Dataset content
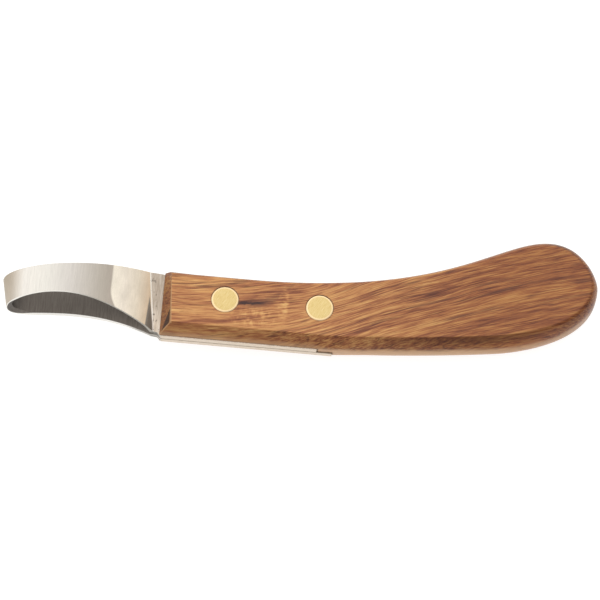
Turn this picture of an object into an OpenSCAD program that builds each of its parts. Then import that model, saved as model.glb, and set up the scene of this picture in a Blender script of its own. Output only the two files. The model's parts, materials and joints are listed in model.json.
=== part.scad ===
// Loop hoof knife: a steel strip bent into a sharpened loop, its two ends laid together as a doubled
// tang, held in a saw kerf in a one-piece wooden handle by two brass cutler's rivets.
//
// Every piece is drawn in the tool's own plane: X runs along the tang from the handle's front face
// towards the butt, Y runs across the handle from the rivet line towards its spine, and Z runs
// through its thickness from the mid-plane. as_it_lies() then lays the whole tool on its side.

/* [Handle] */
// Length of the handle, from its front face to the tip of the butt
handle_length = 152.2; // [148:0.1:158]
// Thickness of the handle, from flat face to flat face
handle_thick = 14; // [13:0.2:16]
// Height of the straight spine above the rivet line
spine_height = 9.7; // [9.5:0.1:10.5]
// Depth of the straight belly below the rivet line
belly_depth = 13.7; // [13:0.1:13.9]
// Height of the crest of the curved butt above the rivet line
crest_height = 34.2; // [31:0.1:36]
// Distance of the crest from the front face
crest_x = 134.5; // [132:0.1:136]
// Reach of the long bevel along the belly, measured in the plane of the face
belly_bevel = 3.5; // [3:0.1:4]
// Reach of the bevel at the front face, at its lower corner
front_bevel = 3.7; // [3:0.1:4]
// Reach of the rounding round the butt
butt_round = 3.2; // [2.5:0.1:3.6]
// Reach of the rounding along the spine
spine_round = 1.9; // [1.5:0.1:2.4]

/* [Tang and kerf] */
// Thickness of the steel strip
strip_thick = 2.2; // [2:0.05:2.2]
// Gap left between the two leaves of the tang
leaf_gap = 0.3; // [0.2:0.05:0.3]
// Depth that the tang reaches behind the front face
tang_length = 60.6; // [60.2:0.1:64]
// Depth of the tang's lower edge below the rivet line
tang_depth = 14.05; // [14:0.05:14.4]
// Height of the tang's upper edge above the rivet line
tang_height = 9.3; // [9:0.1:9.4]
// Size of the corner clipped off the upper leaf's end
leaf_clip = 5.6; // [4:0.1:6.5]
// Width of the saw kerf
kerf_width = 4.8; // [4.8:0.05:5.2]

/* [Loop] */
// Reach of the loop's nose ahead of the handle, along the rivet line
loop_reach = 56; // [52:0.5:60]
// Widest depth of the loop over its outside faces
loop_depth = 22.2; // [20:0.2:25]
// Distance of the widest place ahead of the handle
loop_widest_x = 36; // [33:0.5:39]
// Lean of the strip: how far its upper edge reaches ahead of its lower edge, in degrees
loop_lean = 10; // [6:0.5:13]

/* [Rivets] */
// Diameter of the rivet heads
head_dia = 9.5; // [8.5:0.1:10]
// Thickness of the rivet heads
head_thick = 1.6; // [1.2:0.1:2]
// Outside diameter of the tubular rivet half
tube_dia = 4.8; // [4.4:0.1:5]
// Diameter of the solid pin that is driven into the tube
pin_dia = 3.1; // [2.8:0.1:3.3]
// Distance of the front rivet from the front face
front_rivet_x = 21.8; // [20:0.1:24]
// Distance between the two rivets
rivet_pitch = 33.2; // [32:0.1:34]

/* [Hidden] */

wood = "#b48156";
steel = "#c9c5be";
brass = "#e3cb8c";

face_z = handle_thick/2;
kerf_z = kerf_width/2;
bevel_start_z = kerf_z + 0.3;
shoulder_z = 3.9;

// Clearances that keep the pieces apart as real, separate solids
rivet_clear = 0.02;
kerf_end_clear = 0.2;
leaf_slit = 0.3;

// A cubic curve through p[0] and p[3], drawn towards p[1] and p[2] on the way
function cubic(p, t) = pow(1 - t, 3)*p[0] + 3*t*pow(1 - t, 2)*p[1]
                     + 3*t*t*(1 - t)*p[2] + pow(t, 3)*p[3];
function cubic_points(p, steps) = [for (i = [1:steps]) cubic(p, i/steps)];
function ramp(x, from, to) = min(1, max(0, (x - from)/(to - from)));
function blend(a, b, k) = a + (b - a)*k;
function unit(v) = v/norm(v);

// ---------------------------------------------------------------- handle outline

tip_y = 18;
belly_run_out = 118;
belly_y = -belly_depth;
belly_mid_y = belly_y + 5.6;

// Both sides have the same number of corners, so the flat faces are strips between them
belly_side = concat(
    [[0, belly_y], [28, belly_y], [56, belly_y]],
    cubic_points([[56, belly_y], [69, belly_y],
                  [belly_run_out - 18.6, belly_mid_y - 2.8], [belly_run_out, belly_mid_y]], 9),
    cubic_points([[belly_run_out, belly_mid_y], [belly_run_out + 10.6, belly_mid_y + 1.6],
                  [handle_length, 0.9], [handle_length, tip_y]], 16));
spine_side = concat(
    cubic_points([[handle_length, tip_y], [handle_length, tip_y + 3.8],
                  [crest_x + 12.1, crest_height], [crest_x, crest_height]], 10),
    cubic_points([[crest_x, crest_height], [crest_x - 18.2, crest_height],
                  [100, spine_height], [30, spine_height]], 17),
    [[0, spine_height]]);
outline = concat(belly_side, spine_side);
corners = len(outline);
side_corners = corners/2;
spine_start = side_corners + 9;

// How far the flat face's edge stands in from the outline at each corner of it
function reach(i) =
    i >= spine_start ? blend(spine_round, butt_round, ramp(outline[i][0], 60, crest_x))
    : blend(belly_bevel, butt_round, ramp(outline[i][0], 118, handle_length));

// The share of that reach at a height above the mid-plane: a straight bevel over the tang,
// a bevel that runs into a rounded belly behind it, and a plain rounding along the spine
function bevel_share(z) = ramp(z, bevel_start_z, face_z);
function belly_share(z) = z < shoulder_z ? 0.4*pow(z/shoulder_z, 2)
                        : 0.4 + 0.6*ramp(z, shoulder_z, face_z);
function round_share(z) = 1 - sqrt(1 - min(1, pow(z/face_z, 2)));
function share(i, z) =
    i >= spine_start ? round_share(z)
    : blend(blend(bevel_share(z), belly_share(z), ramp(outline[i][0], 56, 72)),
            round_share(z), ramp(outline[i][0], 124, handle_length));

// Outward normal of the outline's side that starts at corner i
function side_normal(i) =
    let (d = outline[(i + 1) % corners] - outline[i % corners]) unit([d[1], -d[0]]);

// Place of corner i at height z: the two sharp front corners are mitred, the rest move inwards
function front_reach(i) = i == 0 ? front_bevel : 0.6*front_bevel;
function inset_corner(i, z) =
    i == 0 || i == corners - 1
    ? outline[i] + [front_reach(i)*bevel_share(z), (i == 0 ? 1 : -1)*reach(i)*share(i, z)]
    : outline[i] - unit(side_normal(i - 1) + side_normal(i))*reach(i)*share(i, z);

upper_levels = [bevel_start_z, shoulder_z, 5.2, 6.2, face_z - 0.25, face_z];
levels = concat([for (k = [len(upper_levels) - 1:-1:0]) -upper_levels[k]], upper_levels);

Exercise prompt
Each line above is to be repeated exactly.

Final answer
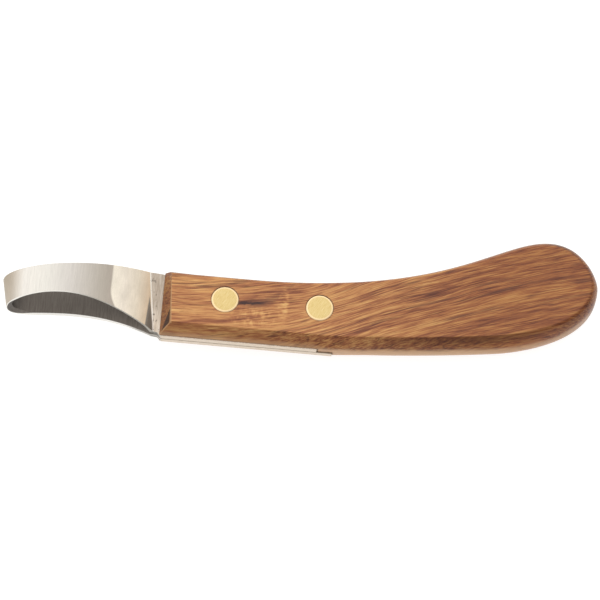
Turn this picture of an object into an OpenSCAD program that builds each of its parts. Then import that model, saved as model.glb, and set up the scene of this picture in a Blender script of its own. Output only the two files. The model's parts, materials and joints are listed in model.json.
=== part.scad ===
// Loop hoof knife: a steel strip bent into a sharpened loop, its two ends laid together as a doubled
// tang, held in a saw kerf in a one-piece wooden handle by two brass cutler's rivets.
//
// Every piece is drawn in the tool's own plane: X runs along the tang from the handle's front face
// towards the butt, Y runs across the handle from the rivet line towards its spine, and Z runs
// through its thickness from the mid-plane. as_it_lies() then lays the whole tool on its side.

/* [Handle] */
// Length of the handle, from its front face to the tip of the butt
handle_length = 152.2; // [148:0.1:158]
// Thickness of the handle, from flat face to flat face
handle_thick = 14; // [13:0.2:16]
// Height of the straight spine above the rivet line
spine_height = 9.7; // [9.5:0.1:10.5]
// Depth of the straight belly below the rivet line
belly_depth = 13.7; // [13:0.1:13.9]
// Height of the crest of the curved butt above the rivet line
crest_height = 34.2; // [31:0.1:36]
// Distance of the crest from the front face
crest_x = 134.5; // [132:0.1:136]
// Reach of the long bevel along the belly, measured in the plane of the face
belly_bevel = 3.5; // [3:0.1:4]
// Reach of the bevel at the front face, at its lower corner
front_bevel = 3.7; // [3:0.1:4]
// Reach of the rounding round the butt
butt_round = 3.2; // [2.5:0.1:3.6]
// Reach of the rounding along the spine
spine_round = 1.9; // [1.5:0.1:2.4]

/* [Tang and kerf] */
// Thickness of the steel strip
strip_thick = 2.2; // [2:0.05:2.2]
// Gap left between the two leaves of the tang
leaf_gap = 0.3; // [0.2:0.05:0.3]
// Depth that the tang reaches behind the front face
tang_length = 60.6; // [60.2:0.1:64]
// Depth of the tang's lower edge below the rivet line
tang_depth = 14.05; // [14:0.05:14.4]
// Height of the tang's upper edge above the rivet line
tang_height = 9.3; // [9:0.1:9.4]
// Size of the corner clipped off the upper leaf's end
leaf_clip = 5.6; // [4:0.1:6.5]
// Width of the saw kerf
kerf_width = 4.8; // [4.8:0.05:5.2]

/* [Loop] */
// Reach of the loop's nose ahead of the handle, along the rivet line
loop_reach = 56; // [52:0.5:60]
// Widest depth of the loop over its outside faces
loop_depth = 22.2; // [20:0.2:25]
// Distance of the widest place ahead of the handle
loop_widest_x = 36; // [33:0.5:39]
// Lean of the strip: how far its upper edge reaches ahead of its lower edge, in degrees
loop_lean = 10; // [6:0.5:13]

/* [Rivets] */
// Diameter of the rivet heads
head_dia = 9.5; // [8.5:0.1:10]
// Thickness of the rivet heads
head_thick = 1.6; // [1.2:0.1:2]
// Outside diameter of the tubular rivet half
tube_dia = 4.8; // [4.4:0.1:5]
// Diameter of the solid pin that is driven into the tube
pin_dia = 3.1; // [2.8:0.1:3.3]
// Distance of the front rivet from the front face
front_rivet_x = 21.8; // [20:0.1:24]
// Distance between the two rivets
rivet_pitch = 33.2; // [32:0.1:34]

/* [Hidden] */

wood = "#b48156";
steel = "#c9c5be";
brass = "#e3cb8c";

face_z = handle_thick/2;
kerf_z = kerf_width/2;
bevel_start_z = kerf_z + 0.3;
shoulder_z = 3.9;

// Clearances that keep the pieces apart as real, separate solids
rivet_clear = 0.02;
kerf_end_clear = 0.2;
leaf_slit = 0.3;

// A cubic curve through p[0] and p[3], drawn towards p[1] and p[2] on the way
function cubic(p, t) = pow(1 - t, 3)*p[0] + 3*t*pow(1 - t, 2)*p[1]
                     + 3*t*t*(1 - t)*p[2] + pow(t, 3)*p[3];
function cubic_points(p, steps) = [for (i = [1:steps]) cubic(p, i/steps)];
function ramp(x, from, to) = min(1, max(0, (x - from)/(to - from)));
function blend(a, b, k) = a + (b - a)*k;
function unit(v) = v/norm(v);

// ---------------------------------------------------------------- handle outline

tip_y = 18;
belly_run_out = 118;
belly_y = -belly_depth;
belly_mid_y = belly_y + 5.6;

// Both sides have the same number of corners, so the flat faces are strips between them
belly_side = concat(
    [[0, belly_y], [28, belly_y], [56, belly_y]],
    cubic_points([[56, belly_y], [69, belly_y],
                  [belly_run_out - 18.6, belly_mid_y - 2.8], [belly_run_out, belly_mid_y]], 9),
    cubic_points([[belly_run_out, belly_mid_y], [belly_run_out + 10.6, belly_mid_y + 1.6],
                  [handle_length, 0.9], [handle_length, tip_y]], 16));
spine_side = concat(
    cubic_points([[handle_length, tip_y], [handle_length, tip_y + 3.8],
                  [crest_x + 12.1, crest_height], [crest_x, crest_height]], 10),
    cubic_points([[crest_x, crest_height], [crest_x - 18.2, crest_height],
                  [100, spine_height], [30, spine_height]], 17),
    [[0, spine_height]]);
outline = concat(belly_side, spine_side);
corners = len(outline);
side_corners = corners/2;
spine_start = side_corners + 9;

// How far the flat face's edge stands in from the outline at each corner of it
function reach(i) =
    i >= spine_start ? blend(spine_round, butt_round, ramp(outline[i][0], 60, crest_x))
    : blend(belly_bevel, butt_round, ramp(outline[i][0], 118, handle_length));

// The share of that reach at a height above the mid-plane: a straight bevel over the tang,
// a bevel that runs into a rounded belly behind it, and a plain rounding along the spine
function bevel_share(z) = ramp(z, bevel_start_z, face_z);
function belly_share(z) = z < shoulder_z ? 0.4*pow(z/shoulder_z, 2)
                        : 0.4 + 0.6*ramp(z, shoulder_z, face_z);
function round_share(z) = 1 - sqrt(1 - min(1, pow(z/face_z, 2)));
function share(i, z) =
    i >= spine_start ? round_share(z)
    : blend(blend(bevel_share(z), belly_share(z), ramp(outline[i][0], 56, 72)),
            round_share(z), ramp(outline[i][0], 124, handle_length));

// Outward normal of the outline's side that starts at corner i
function side_normal(i) =
    let (d = outline[(i + 1) % corners] - outline[i % corners]) unit([d[1], -d[0]]);

// Place of corner i at height z: the two sharp front corners are mitred, the rest move inwards
function front_reach(i) = i == 0 ? front_bevel : 0.6*front_bevel;
function inset_corner(i, z) =
    i == 0 || i == corners - 1
    ? outline[i] + [front_reach(i)*bevel_share(z), (i == 0 ? 1 : -1)*reach(i)*share(i, z)]
    : outline[i] - unit(side_normal(i - 1) + side_normal(i))*reach(i)*share(i, z);

upper_levels = [bevel_start_z, shoulder_z, 5.2, 6.2, face_z - 0.25, face_z];
levels = concat([for (k = [len(upper_levels) - 1:-1:0]) -upper_levels[k]], upper_levels);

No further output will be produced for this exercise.